Would you pull out every line of the material that contains the string "down"?

======== RECORDS PROVIDED

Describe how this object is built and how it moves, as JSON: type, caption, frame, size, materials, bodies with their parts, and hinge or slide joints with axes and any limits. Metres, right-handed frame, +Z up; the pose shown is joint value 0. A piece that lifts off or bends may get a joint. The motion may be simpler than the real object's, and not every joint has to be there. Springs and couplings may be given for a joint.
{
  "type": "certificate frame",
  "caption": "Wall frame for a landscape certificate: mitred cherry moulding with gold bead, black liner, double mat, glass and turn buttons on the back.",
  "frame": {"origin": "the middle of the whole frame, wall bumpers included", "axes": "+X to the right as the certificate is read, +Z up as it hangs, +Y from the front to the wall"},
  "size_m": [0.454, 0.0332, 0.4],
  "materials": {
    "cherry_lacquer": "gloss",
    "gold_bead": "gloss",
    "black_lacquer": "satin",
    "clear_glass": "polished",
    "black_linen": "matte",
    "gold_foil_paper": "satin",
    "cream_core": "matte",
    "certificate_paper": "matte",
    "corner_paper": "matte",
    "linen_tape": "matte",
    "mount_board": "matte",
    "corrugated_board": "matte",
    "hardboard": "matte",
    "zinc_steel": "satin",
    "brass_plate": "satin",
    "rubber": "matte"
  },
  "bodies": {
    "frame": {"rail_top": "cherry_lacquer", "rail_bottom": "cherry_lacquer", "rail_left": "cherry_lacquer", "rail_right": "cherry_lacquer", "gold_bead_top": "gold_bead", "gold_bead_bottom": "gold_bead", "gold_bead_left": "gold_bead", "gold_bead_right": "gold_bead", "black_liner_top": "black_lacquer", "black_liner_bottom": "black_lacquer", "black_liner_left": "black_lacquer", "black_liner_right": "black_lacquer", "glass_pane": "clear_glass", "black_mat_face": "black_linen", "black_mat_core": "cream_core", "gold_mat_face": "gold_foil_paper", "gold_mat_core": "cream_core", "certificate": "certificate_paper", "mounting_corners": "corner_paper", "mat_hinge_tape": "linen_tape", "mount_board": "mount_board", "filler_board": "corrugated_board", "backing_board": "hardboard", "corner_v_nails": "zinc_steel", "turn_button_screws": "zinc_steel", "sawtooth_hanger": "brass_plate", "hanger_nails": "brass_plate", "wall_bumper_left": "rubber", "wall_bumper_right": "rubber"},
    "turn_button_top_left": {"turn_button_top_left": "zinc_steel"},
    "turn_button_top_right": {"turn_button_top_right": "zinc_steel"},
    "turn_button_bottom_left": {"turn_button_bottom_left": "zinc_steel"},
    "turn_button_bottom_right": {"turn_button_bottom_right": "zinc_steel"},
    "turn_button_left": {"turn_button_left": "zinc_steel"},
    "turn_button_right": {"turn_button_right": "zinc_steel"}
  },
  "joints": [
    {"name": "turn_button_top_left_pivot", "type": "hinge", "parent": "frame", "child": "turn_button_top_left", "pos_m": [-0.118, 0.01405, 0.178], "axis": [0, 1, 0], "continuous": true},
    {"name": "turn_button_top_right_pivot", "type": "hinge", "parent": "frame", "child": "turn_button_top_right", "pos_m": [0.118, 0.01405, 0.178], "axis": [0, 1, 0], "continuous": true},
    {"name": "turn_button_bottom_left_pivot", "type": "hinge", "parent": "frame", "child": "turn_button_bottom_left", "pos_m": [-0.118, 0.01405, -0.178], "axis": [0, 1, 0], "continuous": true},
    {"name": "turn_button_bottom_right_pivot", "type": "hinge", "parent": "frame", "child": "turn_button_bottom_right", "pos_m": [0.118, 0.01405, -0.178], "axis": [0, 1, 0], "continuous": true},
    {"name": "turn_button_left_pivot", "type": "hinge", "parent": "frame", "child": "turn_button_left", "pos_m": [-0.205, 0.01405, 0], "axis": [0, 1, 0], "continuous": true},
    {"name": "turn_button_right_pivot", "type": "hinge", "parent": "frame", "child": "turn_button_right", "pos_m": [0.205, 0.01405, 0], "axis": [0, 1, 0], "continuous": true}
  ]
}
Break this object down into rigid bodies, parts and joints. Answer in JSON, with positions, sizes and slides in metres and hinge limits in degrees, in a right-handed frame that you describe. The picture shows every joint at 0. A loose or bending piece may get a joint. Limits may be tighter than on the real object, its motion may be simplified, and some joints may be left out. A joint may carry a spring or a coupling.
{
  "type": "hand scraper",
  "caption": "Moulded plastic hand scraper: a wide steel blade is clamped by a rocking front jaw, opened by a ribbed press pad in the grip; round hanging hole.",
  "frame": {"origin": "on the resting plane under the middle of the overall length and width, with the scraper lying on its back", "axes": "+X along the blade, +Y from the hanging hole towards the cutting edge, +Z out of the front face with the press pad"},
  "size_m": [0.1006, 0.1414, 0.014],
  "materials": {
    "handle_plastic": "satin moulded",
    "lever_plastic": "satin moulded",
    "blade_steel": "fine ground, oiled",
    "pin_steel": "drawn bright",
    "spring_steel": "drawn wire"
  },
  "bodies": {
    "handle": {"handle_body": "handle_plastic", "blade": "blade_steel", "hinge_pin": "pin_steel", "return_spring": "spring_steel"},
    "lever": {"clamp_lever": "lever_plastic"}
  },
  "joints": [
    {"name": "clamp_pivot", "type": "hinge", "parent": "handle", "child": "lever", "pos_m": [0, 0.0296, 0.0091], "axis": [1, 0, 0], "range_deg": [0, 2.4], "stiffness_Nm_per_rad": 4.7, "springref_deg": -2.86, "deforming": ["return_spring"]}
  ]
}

================
======== RECORDS PROVIDED

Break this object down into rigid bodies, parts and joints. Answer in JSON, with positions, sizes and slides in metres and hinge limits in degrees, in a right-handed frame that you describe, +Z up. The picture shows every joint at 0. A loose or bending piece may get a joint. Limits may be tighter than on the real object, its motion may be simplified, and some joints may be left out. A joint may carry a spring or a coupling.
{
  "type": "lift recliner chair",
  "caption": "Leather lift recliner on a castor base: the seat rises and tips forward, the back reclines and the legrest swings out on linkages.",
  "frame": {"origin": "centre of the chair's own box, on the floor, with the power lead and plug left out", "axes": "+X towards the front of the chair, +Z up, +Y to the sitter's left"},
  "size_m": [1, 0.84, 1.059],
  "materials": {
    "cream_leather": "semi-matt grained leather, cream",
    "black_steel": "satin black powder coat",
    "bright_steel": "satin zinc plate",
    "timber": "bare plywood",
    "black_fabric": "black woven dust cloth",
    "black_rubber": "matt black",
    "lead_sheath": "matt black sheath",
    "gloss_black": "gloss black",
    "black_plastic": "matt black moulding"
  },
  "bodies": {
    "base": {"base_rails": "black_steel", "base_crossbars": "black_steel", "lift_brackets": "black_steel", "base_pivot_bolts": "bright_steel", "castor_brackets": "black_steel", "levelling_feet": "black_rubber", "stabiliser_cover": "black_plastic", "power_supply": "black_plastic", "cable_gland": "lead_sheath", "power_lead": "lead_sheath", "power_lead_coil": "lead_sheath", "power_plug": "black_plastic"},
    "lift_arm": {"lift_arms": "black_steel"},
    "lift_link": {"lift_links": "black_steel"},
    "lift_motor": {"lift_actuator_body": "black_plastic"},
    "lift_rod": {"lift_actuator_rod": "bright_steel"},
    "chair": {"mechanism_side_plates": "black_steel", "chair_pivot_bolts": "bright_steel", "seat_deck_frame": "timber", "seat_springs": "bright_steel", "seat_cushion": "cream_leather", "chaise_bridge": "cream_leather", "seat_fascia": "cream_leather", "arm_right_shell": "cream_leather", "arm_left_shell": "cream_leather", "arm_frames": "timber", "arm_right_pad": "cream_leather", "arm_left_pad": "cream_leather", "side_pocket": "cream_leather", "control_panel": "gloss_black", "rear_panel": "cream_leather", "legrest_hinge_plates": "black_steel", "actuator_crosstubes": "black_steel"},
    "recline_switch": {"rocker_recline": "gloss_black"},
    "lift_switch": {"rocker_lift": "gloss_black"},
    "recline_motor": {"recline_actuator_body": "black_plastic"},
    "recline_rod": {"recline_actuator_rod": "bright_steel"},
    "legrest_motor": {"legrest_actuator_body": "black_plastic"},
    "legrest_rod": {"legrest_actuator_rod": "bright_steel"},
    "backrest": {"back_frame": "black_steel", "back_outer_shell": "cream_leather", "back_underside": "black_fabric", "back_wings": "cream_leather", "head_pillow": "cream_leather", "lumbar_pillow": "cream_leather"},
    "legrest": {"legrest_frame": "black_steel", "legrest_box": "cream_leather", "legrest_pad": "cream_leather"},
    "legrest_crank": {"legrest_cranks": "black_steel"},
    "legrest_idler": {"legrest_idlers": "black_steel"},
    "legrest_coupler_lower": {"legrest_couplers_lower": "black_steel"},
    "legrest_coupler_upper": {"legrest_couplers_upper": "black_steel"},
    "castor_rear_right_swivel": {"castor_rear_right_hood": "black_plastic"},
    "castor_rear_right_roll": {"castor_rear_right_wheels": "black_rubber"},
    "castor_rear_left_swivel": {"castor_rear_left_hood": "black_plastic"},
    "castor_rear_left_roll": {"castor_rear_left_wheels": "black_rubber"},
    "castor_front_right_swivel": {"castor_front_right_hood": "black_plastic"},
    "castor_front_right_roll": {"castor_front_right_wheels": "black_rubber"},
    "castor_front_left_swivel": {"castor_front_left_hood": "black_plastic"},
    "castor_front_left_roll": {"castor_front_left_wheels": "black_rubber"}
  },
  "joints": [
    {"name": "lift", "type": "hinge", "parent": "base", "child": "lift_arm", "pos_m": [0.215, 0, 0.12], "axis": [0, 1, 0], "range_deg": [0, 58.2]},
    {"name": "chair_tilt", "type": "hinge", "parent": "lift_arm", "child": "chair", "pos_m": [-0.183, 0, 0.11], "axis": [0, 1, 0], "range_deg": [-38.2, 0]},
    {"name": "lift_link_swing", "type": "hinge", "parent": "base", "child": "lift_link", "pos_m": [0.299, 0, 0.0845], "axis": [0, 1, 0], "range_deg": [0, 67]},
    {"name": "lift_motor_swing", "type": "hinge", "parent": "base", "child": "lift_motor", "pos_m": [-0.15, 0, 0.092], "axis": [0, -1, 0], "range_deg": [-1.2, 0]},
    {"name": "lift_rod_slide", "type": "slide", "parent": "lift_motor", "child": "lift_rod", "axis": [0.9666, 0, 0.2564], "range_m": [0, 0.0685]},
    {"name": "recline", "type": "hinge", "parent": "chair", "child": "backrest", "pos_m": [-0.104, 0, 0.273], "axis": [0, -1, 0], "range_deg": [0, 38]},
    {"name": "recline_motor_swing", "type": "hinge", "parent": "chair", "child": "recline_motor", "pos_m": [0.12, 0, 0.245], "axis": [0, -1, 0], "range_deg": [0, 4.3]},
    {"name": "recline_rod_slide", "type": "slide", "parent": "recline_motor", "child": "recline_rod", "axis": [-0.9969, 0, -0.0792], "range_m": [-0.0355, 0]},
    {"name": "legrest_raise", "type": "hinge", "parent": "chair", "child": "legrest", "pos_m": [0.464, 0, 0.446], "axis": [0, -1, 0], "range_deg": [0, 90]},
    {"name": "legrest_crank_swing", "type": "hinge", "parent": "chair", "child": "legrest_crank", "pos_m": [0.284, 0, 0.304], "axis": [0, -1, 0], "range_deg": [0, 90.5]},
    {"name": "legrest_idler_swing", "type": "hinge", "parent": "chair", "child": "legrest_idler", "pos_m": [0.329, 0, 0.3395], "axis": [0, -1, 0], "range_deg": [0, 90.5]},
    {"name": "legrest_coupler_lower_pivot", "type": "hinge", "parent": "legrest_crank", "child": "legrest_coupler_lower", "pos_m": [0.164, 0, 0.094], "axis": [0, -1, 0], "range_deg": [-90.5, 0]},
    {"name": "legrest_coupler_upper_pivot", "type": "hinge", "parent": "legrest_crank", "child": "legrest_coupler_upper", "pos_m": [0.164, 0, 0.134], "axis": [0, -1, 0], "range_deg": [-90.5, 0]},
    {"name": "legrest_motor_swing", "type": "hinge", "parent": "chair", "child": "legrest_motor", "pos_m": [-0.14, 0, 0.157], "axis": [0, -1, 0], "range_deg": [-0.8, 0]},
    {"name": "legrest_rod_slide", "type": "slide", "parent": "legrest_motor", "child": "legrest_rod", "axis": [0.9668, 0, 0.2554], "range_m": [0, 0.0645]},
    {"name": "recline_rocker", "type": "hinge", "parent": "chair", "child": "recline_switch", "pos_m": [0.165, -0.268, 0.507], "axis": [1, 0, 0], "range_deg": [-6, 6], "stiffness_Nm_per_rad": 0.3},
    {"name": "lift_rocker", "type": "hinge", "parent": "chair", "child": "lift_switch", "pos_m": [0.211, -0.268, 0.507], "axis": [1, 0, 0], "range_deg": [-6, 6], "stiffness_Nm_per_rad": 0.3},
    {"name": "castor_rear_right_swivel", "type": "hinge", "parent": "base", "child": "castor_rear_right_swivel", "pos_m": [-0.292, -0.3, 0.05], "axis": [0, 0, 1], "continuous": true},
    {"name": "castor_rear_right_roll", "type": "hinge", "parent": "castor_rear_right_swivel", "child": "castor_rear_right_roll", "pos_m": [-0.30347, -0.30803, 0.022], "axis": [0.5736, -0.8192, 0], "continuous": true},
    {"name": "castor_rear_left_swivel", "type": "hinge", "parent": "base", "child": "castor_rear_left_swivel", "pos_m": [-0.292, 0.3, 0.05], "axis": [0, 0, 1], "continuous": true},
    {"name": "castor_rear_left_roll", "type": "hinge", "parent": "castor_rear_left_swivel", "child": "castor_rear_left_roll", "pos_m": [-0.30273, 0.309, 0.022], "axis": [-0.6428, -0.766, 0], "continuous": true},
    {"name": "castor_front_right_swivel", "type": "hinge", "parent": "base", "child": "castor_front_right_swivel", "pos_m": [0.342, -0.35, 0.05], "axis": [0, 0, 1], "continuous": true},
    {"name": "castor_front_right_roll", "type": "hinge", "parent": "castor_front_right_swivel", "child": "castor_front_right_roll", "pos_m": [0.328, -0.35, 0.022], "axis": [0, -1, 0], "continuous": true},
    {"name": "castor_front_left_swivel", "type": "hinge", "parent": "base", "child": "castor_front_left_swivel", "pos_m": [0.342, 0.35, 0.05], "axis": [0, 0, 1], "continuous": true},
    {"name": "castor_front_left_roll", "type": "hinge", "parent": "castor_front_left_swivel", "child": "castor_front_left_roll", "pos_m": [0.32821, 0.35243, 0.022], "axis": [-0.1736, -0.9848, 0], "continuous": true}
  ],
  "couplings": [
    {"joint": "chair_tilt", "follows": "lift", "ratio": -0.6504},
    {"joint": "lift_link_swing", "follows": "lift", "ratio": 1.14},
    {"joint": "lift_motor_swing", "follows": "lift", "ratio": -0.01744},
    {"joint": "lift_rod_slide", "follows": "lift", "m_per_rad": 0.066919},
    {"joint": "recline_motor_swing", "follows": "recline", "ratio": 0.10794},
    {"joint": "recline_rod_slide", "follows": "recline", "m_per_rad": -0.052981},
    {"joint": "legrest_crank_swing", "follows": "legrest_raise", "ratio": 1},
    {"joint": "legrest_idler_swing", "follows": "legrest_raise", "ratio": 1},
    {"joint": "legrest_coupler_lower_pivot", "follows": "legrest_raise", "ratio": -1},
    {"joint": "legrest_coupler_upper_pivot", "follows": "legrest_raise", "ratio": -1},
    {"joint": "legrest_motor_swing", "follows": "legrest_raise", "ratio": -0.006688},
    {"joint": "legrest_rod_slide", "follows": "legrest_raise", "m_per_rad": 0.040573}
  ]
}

================

§ EXERCISE ANSWER:
Break this object down into rigid bodies, parts and joints. Answer in JSON, with positions, sizes and slides in metres and hinge limits in degrees, in a right-handed frame that you describe. The picture shows every joint at 0. A loose or bending piece may get a joint. Limits may be tighter than on the real object, its motion may be simplified, and some joints may be left out. A joint may carry a spring or a coupling.
Break this object down into rigid bodies, parts and joints. Answer in JSON, with positions, sizes and slides in metres and hinge limits in degrees, in a right-handed frame that you describe, +Z up. The picture shows every joint at 0. A loose or bending piece may get a joint. Limits may be tighter than on the real object, its motion may be simplified, and some joints may be left out. A joint may carry a spring or a coupling.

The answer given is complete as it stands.